Systematic expression analysis discloses quiescent signaling integration for Saccharomyces cerevisiae

Abstract

Saccharomyces cerevisiae can respond to many stresses after facing one type of stress. It is believed that it enters into a common status, quiescence. There are four key signaling pathways involved in the process according to current research. The central proteins or protein complexes of these signaling pathways include Torc1, Snf1, Pka, and Pho85. These signaling pathways are not independent of each other. Instead, they can antagonize against each other. However, it is still unknown how they cooperate to regulate other pathways. Two possible levels could control the responsive process, i.e., proteome and transcriptome. Expression regulation of these signaling molecules is important to build Saccharomyces cerevisiae’s status.

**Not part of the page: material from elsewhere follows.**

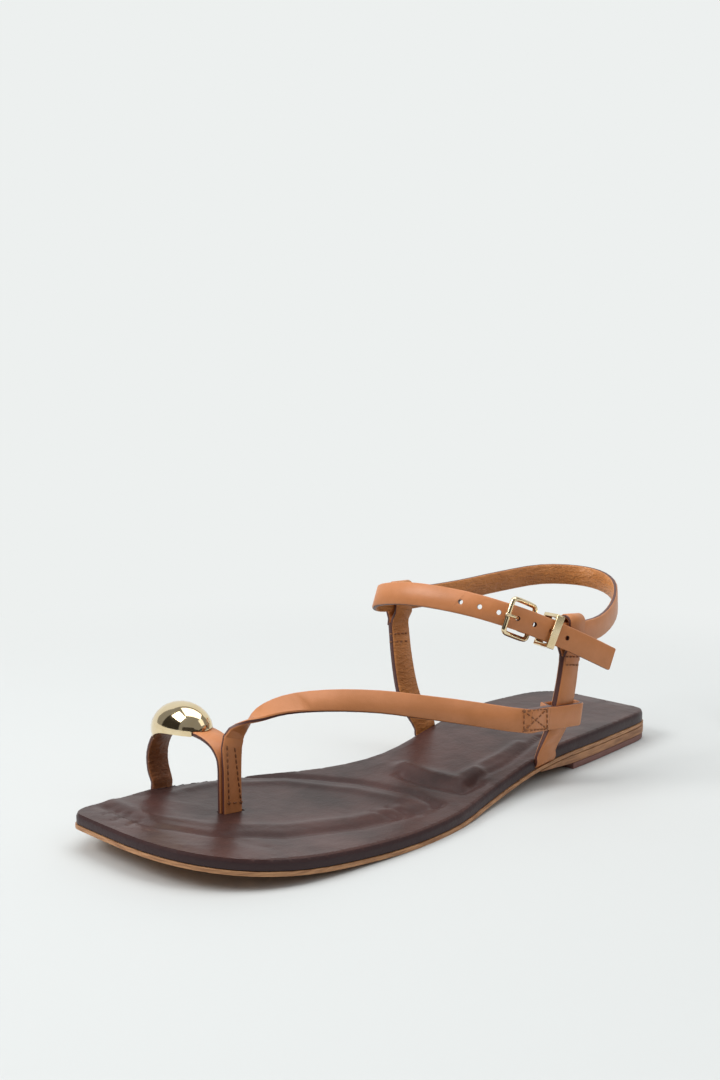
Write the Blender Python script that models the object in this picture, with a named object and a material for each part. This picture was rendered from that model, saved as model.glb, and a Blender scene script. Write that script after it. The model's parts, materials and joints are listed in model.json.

In order to understand how Saccharomyces cerevisiae changes the expression of functionally interweaved signaling proteins to reprogram a collection of basic biological processes, we systematically analyze the expression correlations between those signaling proteins and other basic biological processes. Analysis shows that Tor1, Sip2, TPK1 and TPK2 are highly consistent with these biological processes. In particular, the subunits of these signaling complexes play different roles in response to environmental stresses. The interaction analysis shows that Tor1 and Tpk2 have strong interaction for autophase, which has been found in recent studies. We also found another interaction between Tor1 and Sip2, which could participate in RNA biogenesis together or be co-regulated by the signal from it.